Carnage è un film del 2011 di Roman Polanski con protagonisti quattro talenti di razza del calibro di Jodie Foster, Kate Winslet, Christoph Waltz e John C. Reilly. Presentato in concorso al Festival del Cinema di Venezia e scritto dal regista assieme a Yasmina Reza a partire dalla commedia Il dio del massacro di quest’ultima, Carnage è una commedia brillante e profonda (per quanto spesso sopra le righe) che prende pesantemente in giro le regole dettate dalla morale sempre pronte a crollare sulle loro fondamenta, liberando così le psicologie ipocrite o represse dei suoi personaggi, tutti membri della classe media statunitense. Girato in tempo reale su un set unico e circoscritto tra quattro mura domestiche (se escludiamo la cornice in esterno a inizio film e in chiusura), Carnage compenetra l’introspezione di due coppie che si confrontano/scontrano a colpi di sarcasmo mentre sguazzano nella loro vuotezza di valori. Con la stessa asettica estetica addolorata che ha caratterizzato altri capolavori polanskiani come Rosemary’s Baby o L’inquilino del terzo piano, l’ambiente domestico assume il valore simbolico di “habitat fuori dal mondo” per osservare con uno sguardo quasi sadico l’esplicazione del male insinuatosi nel microcosmo di quello che è da sempre il luogo di riposo e protezione per eccellenza.
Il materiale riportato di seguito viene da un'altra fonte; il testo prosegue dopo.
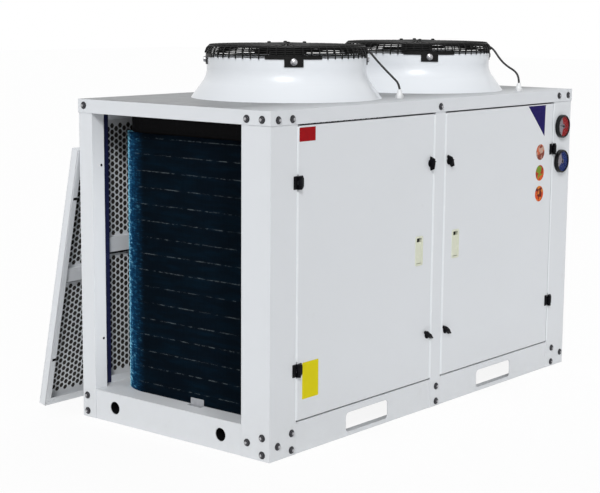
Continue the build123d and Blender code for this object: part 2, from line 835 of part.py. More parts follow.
# Motor cables: from the gland up over the ring's lip, in between the guard's wires and on to the motor's side
def cable(label, points):
    runs = [sqrt(sum((a - b) ** 2 for a, b in zip(p, q))) for p, q in zip(points, points[1:])]
    radii = []
    for i in range(1, len(points) - 1):
        before = Vector(*points[i]) - Vector(*points[i - 1])
        after = Vector(*points[i + 1]) - Vector(*points[i])
        turn = radians(before.get_angle(after))
        radii.append(0.45 * min(runs[i - 1], runs[i]) / tan(turn / 2))
    with BuildPart() as tube:
        with BuildLine() as path:
            FilletPolyline(*points, radius=radii)
        route = path.wires()[0]
        with BuildSketch(Plane(origin=route @ 0, z_dir=route % 0)):
            Circle(cable_radius)
        sweep(path=route)
    length = route.length
    print(label, "length", round(length), "radii", [round(r) for r in radii], "ratio",
          round(tube.part.volume / (length * pi * cable_radius**2), 4))
    save(tube.part, label)


def motor_side(from_left, height):
    # Where a cable meets the motor's side, on the bearing of the front right clamp
    reach = motor_radius + end_play
    x = x_left + from_left + reach * cos(radians(cable_bearing))
    return (x, y_front + fans_from_front + reach * sin(radians(cable_bearing)), height)


cable_routes = (
    (
        "left_fan_cable",
        gland_tops[0],
        [(-84, -284, 1046), (-90, -266, 1064), (-98, -244, 1086), (-109, -216, 1116), (-122, -186, 1154),
         (-156, -148, 1155), (-192, -110, 1153), (-226, -73, 1149)],
        1145,
    ),
    (
        "right_fan_cable",
        gland_tops[1],
        [(559, -330, 1048), (563, -312, 1068), (577, -272, 1082), (589, -234, 1104), (588, -198, 1150),
         (567, -163, 1155), (539, -128, 1154), (507, -92, 1152), (479, -62, 1149)],
        1146,
    ),
)
for (label, start, points, end_height), from_left in zip(cable_routes, fans_from_left):
    cable(label, [start] + points + [motor_side(from_left, end_height)])

# Compressor on rubber feet
x, y = x_left + compressor_from_left, y_front + compressor_from_front
with BuildPart() as compressor:
    foot_z = pan_top + compressor_rubber_height
    with Locations((x, y, foot_z + compressor_foot_sheet / 2)):
        Box(compressor_foot, compressor_foot, compressor_foot_sheet)
    fillet(compressor.edges().filter_by(Axis.Z), radius=30)
    with Locations((x, y, foot_z)):
        Cylinder(compressor_radius, compressor_height, align=(Align.CENTER, Align.CENTER, Align.MIN))
    top = compressor.faces().sort_by(Axis.Z)[-1].edges()
    chamfer(top, length=compressor_dome)
save(compressor.part, "compressor")
feet = []
for sx in (-1, 1):
    for sy in (-1, 1):
        reach = compressor_foot / 2 - 30
        with BuildPart() as foot:
            with Locations((x + sx * reach, y + sy * reach, pan_top)):
                Cylinder(
                    compressor_rubber_radius, compressor_rubber_height, align=(Align.CENTER, Align.CENTER, Align.MIN)
                )
        feet.append(foot.part)
save(Compound(children=feet), "compressor_feet")

# Liquid receiver standing on its base ring
x, y = x_left + receiver_from_left, y_front + receiver_from_front
with BuildPart() as receiver:
    with Locations((x, y, pan_top)):
        Cylinder(receiver_base_radius, receiver_base_height, align=(Align.CENTER, Align.CENTER, Align.MIN))
    with Locations((x, y, pan_top + receiver_base_height - 10)):
        Cylinder(receiver_radius, receiver_height, align=(Align.CENTER, Align.CENTER, Align.MIN))
    chamfer(receiver.faces().sort_by(Axis.Z)[-1].edges(), length=receiver_dome)
save(receiver.part, "liquid_receiver")
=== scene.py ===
import json
from math import asin, cos, pi, radians, sin, sqrt

import bmesh
import bpy
from mathutils import Matrix, Vector
from mathutils.geometry import delaunay_2d_cdt


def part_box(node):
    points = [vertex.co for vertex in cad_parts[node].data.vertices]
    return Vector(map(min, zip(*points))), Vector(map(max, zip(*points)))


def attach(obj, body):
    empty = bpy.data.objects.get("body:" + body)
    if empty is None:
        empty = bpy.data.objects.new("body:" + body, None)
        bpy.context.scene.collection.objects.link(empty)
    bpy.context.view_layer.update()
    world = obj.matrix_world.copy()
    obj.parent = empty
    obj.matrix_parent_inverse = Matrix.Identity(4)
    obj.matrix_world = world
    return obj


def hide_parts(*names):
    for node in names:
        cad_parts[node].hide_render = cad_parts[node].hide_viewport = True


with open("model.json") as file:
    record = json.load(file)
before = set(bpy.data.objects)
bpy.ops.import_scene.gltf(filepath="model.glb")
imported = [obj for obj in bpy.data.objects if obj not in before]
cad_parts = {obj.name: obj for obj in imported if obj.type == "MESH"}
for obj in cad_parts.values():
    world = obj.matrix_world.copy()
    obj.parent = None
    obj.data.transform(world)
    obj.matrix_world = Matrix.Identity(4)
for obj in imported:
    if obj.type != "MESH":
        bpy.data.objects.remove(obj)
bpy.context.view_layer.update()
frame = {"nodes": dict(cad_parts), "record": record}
nodes = frame["nodes"]
print("frame loaded:", len(nodes), "nodes")

# Camera at the photograph's angle
cameraSet = {"place": (-3.9482, -3.0760, 1.2863), "azimuth": 50.45, "down": 9.11, "roll": 0.422, "lens": 90.12}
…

Qui Roman Polanski sembra voler descrivere l’eterno e feroce conflitto tra materia ed energia esistenziale, apparentemente distinti ma sempre pronti ad attrarsi o a respingersi in un processo di tenzone destinato a non avere mai fine. Lo fa con un film dalla breve durata, veloce e piacevole, che forse può apparire troppo costruito per scatenare determinate reazioni nello spettatore ma in grado di smuovere più di una riflessione dietro la cortina del riso e della voluta esagerazione recitativa. Ma prima di proseguire, qualche accenno sulla trama. In un giardino pubblico di New York, due compagni di scuola litigano e uno di loro ferisce l’altro con un bastone. I genitori di entrambi si incontrano per risolvere l’accaduto: da una parte i Longstreet (Foster, C. Reilly), colti e progressisti, dall’altra i Cowan (Winslet, Waltz), più ricchi e indifferenti alle problematiche del mondo. La discussione, dagli iniziali toni pacati e conformisti, farà esplodere conflitti, incomprensioni e tensioni latenti, spingendo progressivamente coppie e coniugi a gettare via le loro maschere perbeniste per abbandonarsi a un vero e proprio massacro verbale.
La sceneggiatura di Carnage è senza ombra di dubbio il vero pezzo forte. Pur comprimendo in poco meno di un’ora e venti un ampio ventaglio di discorsi “alti” veicolati attraverso l’ironia acida, il film non dà mai l’impressione di essere approssimativo o di non sapere dove andare a parare, dispensa più di un momento di genialità sofisticata, e persino negli eccessi delle parti basate su urla e strepiti non accusa cadute di tono. Il twist finale costituisce la coda avvelenata per una esilarante e lucida rappresentazione d’alto profilo di un disagio genitoriale che ha del grottesco mano a mano che si fa sempre più sorprendente nel suo delirio. Polanski regista, dal canto suo, opera con una regia essenziale e asciutta, fatta principalmente di camera fissa o, in ogni caso, di movimenti di macchina avvolgenti e non eccessivamente vistosi per concentrarsi sulle sfumature degli interpreti. La macchina da presa, nella sua eleganza, si fa violenta nel suo insinuarsi nel contesto della conversazione per coglierne il sarcasmo e l’egoismo, concedendosi alcune pause per permettere agli spettatori di osservare e meditare tra un momento tragicomico e l’altro.
La recitazione sopra le righe del quartetto d’attori non sbaglia un colpo e, anzi, sottolinea ulteriormente la natura teatrale dell’opera, mentre l’autoironia dei personaggi aggiunge ancora più pepe alla loro poliedrica caratterizzazione. Tra una Kate Winslet sugli scudi, una genuinamente insopportabile Jodie Foster e un esuberante John C. Reilly, a emergere è soprattutto l’avvocato interpretato da Christoph Waltz, che ancora una volta allinea quell’irresistibile cinismo già apprezzato nei suoi ruoli da Oscar per Quentin Tarantino (il nazista Hans Landa di Bastardi senza gloria, il cacciatore di taglie King Schultz di Django Unchained), confermandosi ancora una volta un interprete sottile e affascinante.
Uno dei migliori film di Polanski, insomma, e una gabbia di pura ed equilibrata follia nella quale per lo spettatore è un piacere farsi imprigionare. E mai, prima di Carnage, il vomito era stato così divertente.